They have made a show of a couple of missiles, a high speed torpedo, and various other weapons systems.
The most intriguing weapons is the high speed torpedo. While any ship the torpedo is directed against will be unable to outrun the weapon other torpedo countermeasures will be effective. In any event the torpedo has its own drawbacks.
Global Security reports
Alderwick points out that the best conventional torpedoes have a speed of about 110 kilometers an hour, and that to get them to run at three or four times that speed through rocket power is no easy matter.
"There are significant problems in maneuvering the missile, the noise it would make is obvious as well, it is not very stealthy, there are really a plethora of issues that create problems when you are trying to develop high-speed underwater torpedoes," he says.
Another "massive problem," Alderwick continues, is range. Pushing a rocket at high speed through a dense substance like water means a high consumption of fuel. Russia's Shkval has a range of nearly 7 kilometers. There is no word on the Hoot's range, but assuming it is similar to the Shkval, this means such a rocket is only useful when opposing ships are at close quarters.
Alderwick points out two other weak points. One, that the launching vessels are very vulnerable to air attack, for instance by helicopter gunships.

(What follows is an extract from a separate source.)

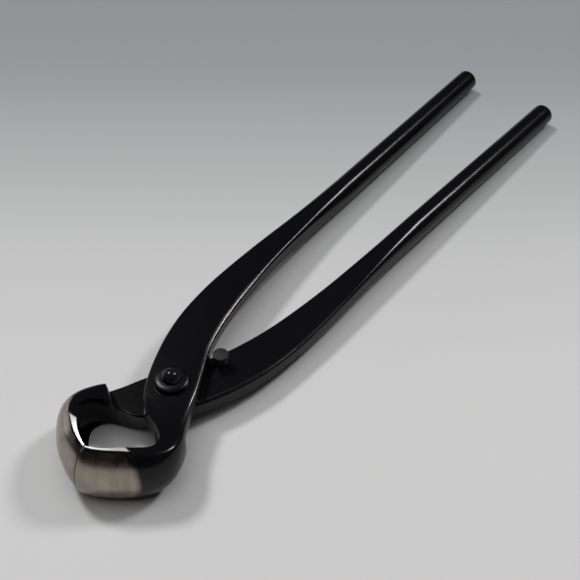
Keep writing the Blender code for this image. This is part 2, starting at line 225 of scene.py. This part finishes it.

Second, if the missile is to be used against submarines, as Iranian officials suggest, then it needs to be supported by a full antisubmarine warfare capability; the missile by itself is only a single part of the system.
My guess is such weaponry will be used (in an actual fight) against commercial shipping (mainly oil) in the area. The fear (even in the absence of a real shooting war) of that torpedo being used against tankers is bound to cause an increase in the cost of doing business which means an increase in the cost of energy.
The torpedo is not being shot at our boats but it still does damage.